Along with the kind of jaunting, jinking ball play that we associate with crackling footage from the 1970s, he can strike it with oomph, too -- he was the Championship's top-scoring central midfielder last year, with 18 goals. His effort from the halfway line during this week's 2-1 victory over Liverpool dropped wide, but he's done it before. If he could repeat the trick, it would be a goal just about audacious enough to sum up Blackpool's return to the top flight.

No wonder that Holloway described putting Adam in to the distinctive Tangerine shirt as being "like putting a hand in a glove." And no wonder that the Scot -- who's still only 25 -- is now attracting attention from half of the Premier League. Though the club on Thursday refused to identify which teams had tabled bids (believed to be worth around $5.5 million), Everton, Aston Villa, Liverpool, Birmingham, Bolton, Newcastle and Blackburn have all been linked with a move.

The buzzards are circling, and their mewing sounds all the louder when the club targeted has the league's smallest turnover -- eventually the return on a player that cost just $782,000 (and who has only 18 months left on his contract) has the chairman eyeing the balance books, even if the manager insists: "We don't need to sell."

Holloway didn't exactly gamble on signing Adam, but the player's stock wasn't high either. He was available for a fee small enough to be considered trifling by Premier League clubs but only Championship Blackpool, for whom the fee was a proportionally bigger risk, took the plunge. It had little competition for Adam's signature. Holloway put him straight into the team and gave him the captain's armband. His reward will be to have to do it all over again now that bigger clubs have seen the move pay off.

But Holloway is realistic as ever, and playing the window very nicely. He has scoffed at the bidders' valuation of Adam -- and rightly so, since we live in a world where Carlton Cole has been mentioned in the same breath as $15 million. "[An estimated $5.5] million for him?" he asked aloud. "You're taking the mickey out of us. It is an absolutely disgraceful offer." It's unlikely that he believes he'll get the "astronomical figure" he has spoken of, but he's pushing the counters in the right direction.

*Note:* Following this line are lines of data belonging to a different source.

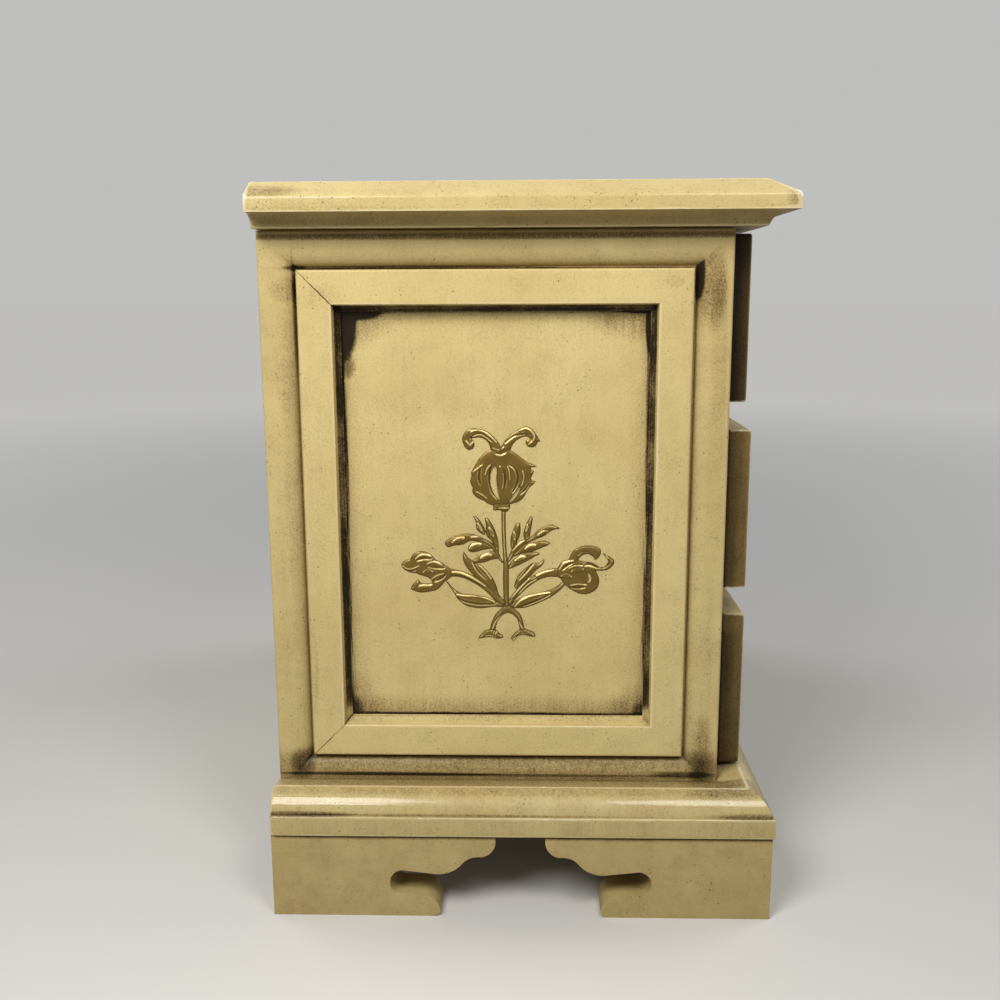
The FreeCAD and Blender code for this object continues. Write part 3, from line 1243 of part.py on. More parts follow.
# Outlines of the gilt flower spray, along the side and up from its own middle, drawn at full size
SPRAY = {
    "horn_left": ((-0.4, 24.1), (-1.8, 26), (-3.4, 27.6), (-5, 28.4), (-6.6, 28.7), (-8.3, 29),
        (-9.6, 28.4), (-10.7, 26.8), (-10.7, 25.2), (-9.9, 23.5), (-8.8, 23), (-7.7, 23.5),
        (-7.4, 24.9), (-8.3, 26.2), (-6.6, 26.5), (-5, 26.2), (-3.9, 25.2), (-3.4, 24.1), (-3.1, 22.7),
        (-0.7, 22.4)),
    "horn_right": ((-0.7, 22.4), (-0.4, 24.1), (0.7, 25.7), (2, 27.3), (3.4, 28.2), (4.7, 28.7),
        (6.1, 29.5), (7.4, 29), (8.5, 27.9), (9.3, 26.5), (10.1, 25.2), (9.3, 25.4), (9.1, 24.6),
        (8.3, 23.8), (6.9, 23.8), (6.1, 24.6), (6.1, 25.7), (7.2, 26.2), (6.4, 26.8), (5, 26.5),
        (3.7, 25.7), (2.6, 24.6), (2, 22.7)),
    "bud": ((-3.4, 23.3), (-4.7, 22.4), (-6.1, 21.1), (-7.2, 19.2), (-8, 17.8), (-8.5, 17),
        (-8.3, 15.9), (-8.8, 14.8), (-8.5, 13.7), (-8, 12.9), (-8.3, 11.8), (-7.4, 10.5), (-6.1, 9.7),
        (-5, 9.4), (-3.7, 8.3), (-2, 8), (0.4, 8), (2.6, 8.6), (4.2, 9.1), (5.3, 9.9), (6.4, 11.8),
        (7.2, 13.2), (8, 13.7), (8.8, 14.6), (7.7, 14.8), (7.4, 15.6), (8, 16.5), (8.3, 17.5),
        (7.7, 17.5), (7.4, 18.4), (9.1, 18.6), (7.7, 19.4), (6.1, 20), (4.5, 21.4), (3.1, 22.4),
        (1.5, 23.3), (-0.7, 23)),
    "calyx": ((-2.6, 8.6), (-2.6, 6.7), (-1.8, 6.7), (-0.9, 6.9), (0.1, 6.1), (1.2, 6.4), (2, 7.5),
        (1.8, 8.8), (-0.7, 8.8)),
    "stem": ((-0.4, 6.7), (-0.4, 1.2), (-0.1, -4.2), (0.1, -6.9), (-0.1, -12.4), (0.1, -17.8),
        (0.4, -20), (1.5, -20), (1.5, -17.8), (1.5, -12.4), (1.5, -8.3), (0.9, -4.8), (0.7, 1.2),
        (0.7, 6.7)),
    "leaf_a": ((-8, 5), (-7.4, 5.3), (-6.4, 4.2), (-5.3, 2.6), (-4.7, 1), (-5, -0.1), (-6.1, 0.4),
        (-7.2, 1.5), (-7.2, 2.9), (-7.4, 3.9)),
    "leaf_b": ((-5, 4.2), (-4.5, 4.8), (-3.7, 4.2), (-2.6, 2.3), (-1.8, 0.4), (-1.2, -2), (-1.2, -4.8),
        (-2, -3.9), (-2.8, -2), (-3.7, -1), (-4.5, -0.4), (-4.7, 1.2), (-4.5, 2.9)),
    "frond_left": ((0.1, -7.8), (-0.9, -5.8), (-1.5, -3.9), (-2.8, -2.3), (-4.2, -1.5), (-5.8, -0.7),
        (-7.7, 0.1), (-9.9, 0.4), (-12, 0.1), (-13.9, -0.7), (-15.3, -1.5), (-15.8, -2.3),
        (-15.3, -3.4), (-14.2, -3.4), (-13.4, -2.9), (-11.5, -2.9), (-10.1, -2.3), (-8.8, -1.5),
        (-6.9, -1.8), (-5, -2.3), (-3.7, -3.1), (-2.6, -4.2), (-1.8, -5.8), (-0.7, -7.5)),
    "leaf_c": ((-9.6, -3.9), (-9.1, -2.6), (-7.7, -2), (-5.8, -1.8), (-3.9, -2.3), (-2.6, -3.7),
        (-4.2, -3.9), (-5.8, -4.2), (-7.4, -4.8), (-9.1, -4.8)),
    "leaf_d": ((-8.5, -7.5), (-7.7, -6.7), (-6.4, -5.8), (-5, -5), (-3.7, -4.5), (-2, -4.5),
        (-0.9, -5.6), (-1.2, -6.7), (-2.6, -6.7), (-3.9, -7.2), (-5.8, -7.8), (-7.4, -7.8)),
    "leaf_e": ((3.7, 3.1), (4.5, 3.4), (4.7, 2.3), (4.7, 0.7), (4.2, -1.2), (3.1, -2.9), (2.3, -4.2),
        (2, -2.9), (2, -1), (2.6, 1), (3.1, 2.3)),
    "leaf_f": ((7.2, 4.8), (7.7, 5.3), (8, 4.5), (7.7, 2.6), (7.4, 1), (7.2, -0.7), (6.4, -1.5),
        (5.5, -1), (5.5, 0.7), (6.1, 2.6), (6.6, 3.7)),
    "frond_right": ((0.9, -7.5), (1.8, -5.3), (2.6, -3.4), (3.9, -2), (5.3, -1.5), (6.6, -1.2),
        (8.3, 0.1), (9.6, 1.5), (11.5, 2.6), (13.1, 2.9), (14.5, 2.3), (15.3, 1.8), (13.9, 1.5),
        (12.6, 1), (11, -0.4), (9.3, -1), (7.4, -1.8), (5.8, -2.6), (4.5, -3.9), (3.1, -5.3),
        (1.8, -7.5)),
    "leaf_g": ((2.3, -6.1), (3.4, -4.5), (4.7, -3.1), (6.6, -2.3), (9.1, -1.8), (11, -1.5),
        (12.9, -2.3), (11.5, -3.1), (9.6, -3.9), (7.7, -4.8), (5.5, -4.8), (3.7, -5.8)),
    "leaf_h": ((1.2, -9.4), (2, -7.5), (3.1, -6.7), (4.5, -5.6), (6.1, -4.8), (7.7, -4.8), (9.3, -4.8),
        (10.1, -5.3), (8.8, -5.8), (7.4, -6.7), (5.5, -7.8), (3.7, -8.6), (2, -9.4)),
    "lance_left": ((-10.7, -4.5), (-10.1, -5.6), (-9.1, -6.7), (-7.4, -7.8), (-5.5, -8.8),
        (-3.9, -10.5), (-2.6, -12.4), (-1.8, -14.3), (-1.5, -16.2), (0.1, -18.6), (-1.5, -17.8),
        (-2.8, -16.2), (-4.2, -14.6), (-6.1, -12.9), (-7.7, -11.6), (-9.3, -9.9), (-10.4, -8.3),
        (-11, -6.7)),
    "lance_right": ((11, -6.7), (11.2, -7.5), (10.4, -8.6), (8.8, -9.9), (7.2, -11.6), (5.3, -13.2),
        (3.7, -15.1), (2.8, -14.6), (3.4, -12.6), (4.2, -11), (5.5, -9.7), (6.9, -8.6), (8.3, -7.5),
        (9.1, -8), (10.1, -7.5)),
    "branch_left": ((-14.5, -9.4), (-12, -9.9), (-9.9, -10.5), (-7.7, -11.6), (-5.5, -12.9),
        (-3.4, -14.6), (-1.5, -16.5), (0.9, -18.9), (-0.1, -20), (-2.3, -18.4), (-4.2, -16.2),
        (-6.1, -14.6), (-8.3, -13.2), (-10.4, -12.1), (-12.6, -11.6), (-14.5, -11.6)),
    "branch_right": ((15.6, -9.1), (12.9, -9.4), (11, -9.9), (9.1, -10.7), (7.2, -11.8), (5.3, -13.5),
        (3.7, -15.1), (2, -17.3), (0.9, -18.9), (2, -19.7), (3.4, -17.8), (4.7, -16.5), (6.6, -14.6),
        (8.5, -13.2), (10.4, -12.1), (12.3, -11.6), (14.2, -11.6), (15.8, -11.8)),
    "blade_left": ((-15.8, -12.6), (-15, -13.2), (-13.9, -14.6), (-12.9, -15.6), (-11.2, -16.5),
        (-8.8, -16.7), (-6.4, -17), (-4.2, -17.5), (-2.3, -18.4), (0.4, -19.2), (-0.1, -20.3),
        (-2.8, -20), (-5, -20.5), (-7.4, -20.5), (-9.9, -20), (-11.5, -18.9), (-12.6, -17.8),
        (-13.4, -16.2), (-14.5, -14.6)),
    "blade_right": ((16.9, -13.5), (16.1, -14.8), (14.5, -16.2), (12.6, -17.5), (10.4, -18.6),
        (8, -19.7), (5.3, -20.5), (2.8, -20.5), (1.5, -19.7), (3.1, -18.6), (4.7, -17.5), (6.9, -16.7),
        (9.3, -16.2), (11.8, -15.6), (13.7, -14.8), (15, -14), (16.1, -12.9)),
    "arch": ((-3.7, -26.5), (-3.1, -24.1), (-2, -21.9), (-0.4, -20.5), (0.4, -19.7), (1.8, -19.7),
        (2.8, -20.5), (4.5, -21.9), (5.3, -23.8), (5.8, -26.5), (4.5, -26.8), (4.2, -24.9),
        (3.7, -23.3), (2.6, -22.2), (1.2, -21.6), (-0.4, -22.4), (-1.5, -23.8), (-2, -25.4),
        (-2.3, -26.8)),
    "foot_left": ((-3.9, -26.5), (-5, -26.8), (-6.1, -27.9), (-6.9, -29), (-6.4, -29.2), (-5, -28.7),
        (-3.1, -28.7), (-1.5, -29.2), (-0.1, -29), (-0.1, -28.2), (-1.2, -27.6), (-2, -26.5)),
    "foot_right": ((4.5, -26.5), (3.4, -27.3), (2.3, -28.4), (2, -29.2), (2.6, -29.8), (3.4, -29.2),
        (3.7, -28.4), (5, -27.9), (6.6, -28.2), (8, -28.7), (8.8, -28.4), (8.5, -27.3), (6.9, -26.8),
        (5.8, -26.2)),
    "flower_left": ((-27.7, -8.3), (-27.2, -7.5), (-26.1, -6.9), (-25, -6.7), (-24.8, -5.8),
        (-23.7, -4.8), (-22.3, -4.5), (-20.7, -4.8), (-19.3, -5.6), (-18.5, -6.9), (-16.9, -7.5),
        (-15.6, -8.6), (-13.9, -9.7), (-13.9, -11.6), (-15, -12.4), (-16.1, -13.2), (-16.9, -14.3),
        (-18, -15.4), (-20.2, -15.9), (-22.6, -16.2), (-24.5, -15.6), (-25.3, -15.1), (-24.8, -14),
        (-23.7, -12.9), (-23.1, -12.4), (-22.6, -13.5), (-21.2, -13.7), (-19.6, -13.7), (-19.3, -12.9),
        (-20.4, -11.8), (-22.3, -11.3), (-23.7, -10.7), (-25.3, -10.5), (-26.7, -9.9), (-27.5, -9.1)),
    "flower_right": ((14.5, -9.9), (15, -8.6), (16.1, -7.2), (17.7, -6.9), (18.3, -5.3), (19.3, -3.9),
        (21, -3.1), (22.9, -2.9), (24.8, -3.1), (26.4, -3.9), (26.4, -5.3), (25.6, -6.4), (24.8, -6.9),
        (24.2, -5.8), (22.6, -5), (21.2, -5.6), (20.2, -6.9), (21.8, -7.5), (23.4, -7.5), (24.8, -8),
        (25.8, -8.8), (26.9, -9.1), (28, -8.3), (28.5, -7.2), (28, -6.4), (27.2, -5.6), (26.9, -5),
        (28, -5.6), (29.4, -6.4), (30.2, -7.2), (29.6, -8.6), (28.3, -9.7), (26.7, -9.9), (25, -9.9),
        (25.6, -11), (26.1, -12.6), (25.8, -14.3), (24.8, -15.6), (22.9, -16.5), (21, -16.5),
        (19.1, -15.6), (17.5, -14.6), (16.4, -13.5), (15.6, -12.1), (14.5, -11.6)),
}

SPRAY_GAPS = {
    "bud_gap_wide": ((-2.3, 18.9), (-3.1, 17.5), (-3.4, 15.9), (-3.4, 14), (-2.8, 12.1), (-2, 10.5),
        (-0.7, 9.4), (-1.2, 11), (-1.5, 12.9), (-1.8, 15.4), (-1.5, 17.5), (-1.8, 18.6)),
    "bud_gap_thin": ((4.7, 13.7), (3.9, 12.4), (2.8, 11), (1.8, 9.4), (1.5, 8.8), (2.3, 9.1),
        (3.4, 10.2), (4.2, 11.6), (4.7, 12.9)),
    "flower_gap": ((22.3, -13.2), (23.1, -12.6), (23.1, -11.6), (22.6, -10.5), (23.4, -10.5),
        (23.9, -11.6), (23.9, -12.6), (23.4, -13.5)),
}


def add_ornament():
    """The gilt flower spray in low relief on each side panel."""

    def raised(name, corners, rise):
        body = new_body(name, FRONT, UP, "-half_width + overlay", "y_back - ornament_along", "ornament_up")
        steps = [(f"{along} * ornament_scale", f"{up} * ornament_scale") for along, up in corners]
        pad(body, outline(body, "XY_Plane", steps), rise)
        return body

    leaves = [raised(name, corners, "ornament_rise") for name, corners in SPRAY.items()]
    gaps = [raised(name, corners, "ornament_rise + 1") for name, corners in SPRAY_GAPS.items()]
    left = piece("ornament_left", cut("ornament_left", fuse("ornament_blank", leaves), gaps))
    piece("ornament_right", mirror("ornament_right", left))


add_side()
add_carcass()
add_fixed_front()
add_drawer("lower_drawer", 0, "bottom_top")
add_drawer("upper_drawer", 1, "lower_shelf_top")
add_base()
add_feet()
add_lid()
add_hinges()
add_compartment()
add_movement_cover()
add_bedplate()
add_spring_drive()
add_winding_key()
add_cylinder()
add_comb()
add_governor()
add_stop_lever()
add_movement_screws()
add_ornament()


def write_pieces():
    """Check every object, then write each piece to its own file."""
    doc.recompute()
    for item in doc.Objects:
        if "Invalid" in item.State or "Error" in item.State:
            owners = ", ".join(owner.Label for owner in item.InList)
            raise RuntimeError(f"{item.Name} of {owners} failed: {item.State}")
    for item in pieces:
        if item.Shape.isNull() or not item.Shape.isValid() or not item.Shape.Solids:
            raise RuntimeError(f"{item.Label} has no valid solid")
    os.makedirs("parts", exist_ok=True)
    for item in pieces:
        item.Shape.exportStep(os.path.join("parts", item.Label + ".step"))
    print(len(pieces), "pieces written")


write_pieces()
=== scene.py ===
"""Looks of the musical jewelry box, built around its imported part. Lengths are in metres, in the part's own
frame: X to the right, -Y to the front and Z up."""

import json
import math

import bmesh
import bpy
import numpy as np
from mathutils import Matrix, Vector, noise
from mathutils.bvhtree import BVHTree
from mathutils.kdtree import KDTree

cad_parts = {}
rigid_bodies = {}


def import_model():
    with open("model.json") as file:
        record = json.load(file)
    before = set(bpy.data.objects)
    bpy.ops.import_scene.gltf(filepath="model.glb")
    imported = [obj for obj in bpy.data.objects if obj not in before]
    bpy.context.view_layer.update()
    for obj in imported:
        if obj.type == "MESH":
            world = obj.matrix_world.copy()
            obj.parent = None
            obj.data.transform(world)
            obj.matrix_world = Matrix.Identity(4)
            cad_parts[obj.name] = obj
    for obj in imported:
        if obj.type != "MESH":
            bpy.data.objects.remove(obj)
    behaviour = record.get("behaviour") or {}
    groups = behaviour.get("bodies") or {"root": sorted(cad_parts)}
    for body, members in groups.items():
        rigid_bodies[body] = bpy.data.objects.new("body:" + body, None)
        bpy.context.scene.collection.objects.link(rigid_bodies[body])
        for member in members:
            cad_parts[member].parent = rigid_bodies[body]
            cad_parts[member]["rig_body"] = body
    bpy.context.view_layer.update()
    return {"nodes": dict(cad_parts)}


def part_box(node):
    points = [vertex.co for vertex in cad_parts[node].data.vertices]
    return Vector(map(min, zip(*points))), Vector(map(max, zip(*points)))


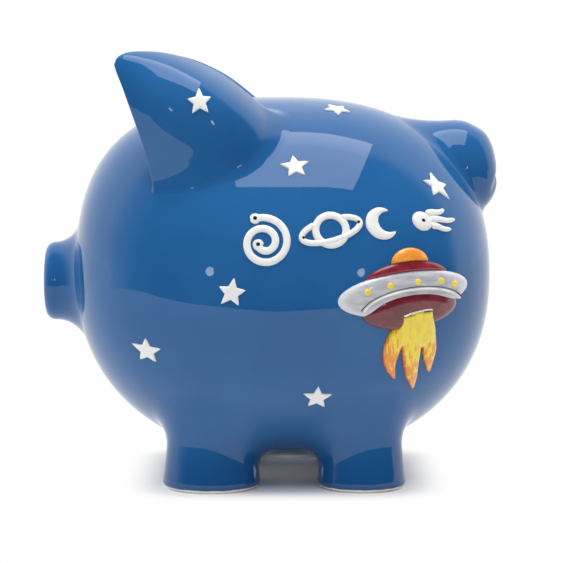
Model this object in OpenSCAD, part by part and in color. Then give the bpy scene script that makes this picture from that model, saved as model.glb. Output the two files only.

Especially as he's also attempting to engineer an offer from the top five (virtually the only clubs not to have been linked with Adam). "I think he's better than the clubs that are asking about him, with the greatest respect to them," Holloway said. "Why are they talking about it when they are below us?" Holloway believes Adam should hold out for a call from Alex Ferguson, a known admirer. "Until those people come in, great clubs with great situations, then I don't think he should go anywhere," he said.

His most successful bit of negotiating, however, may be with the player himself. Adam enjoys hero status at Bloomfield Road, a far cry from his treatment at Rangers. "The crowd loves him, the players love him and he's part of a very successful team at the moment," Holloway said. He insists his side has the personnel to plug the gap left when Adam does leave, and his willingness to throw every member of his squad into the fray backs that up as more than posturing. But Blackpool's survival chances could do without that being tested until the summer.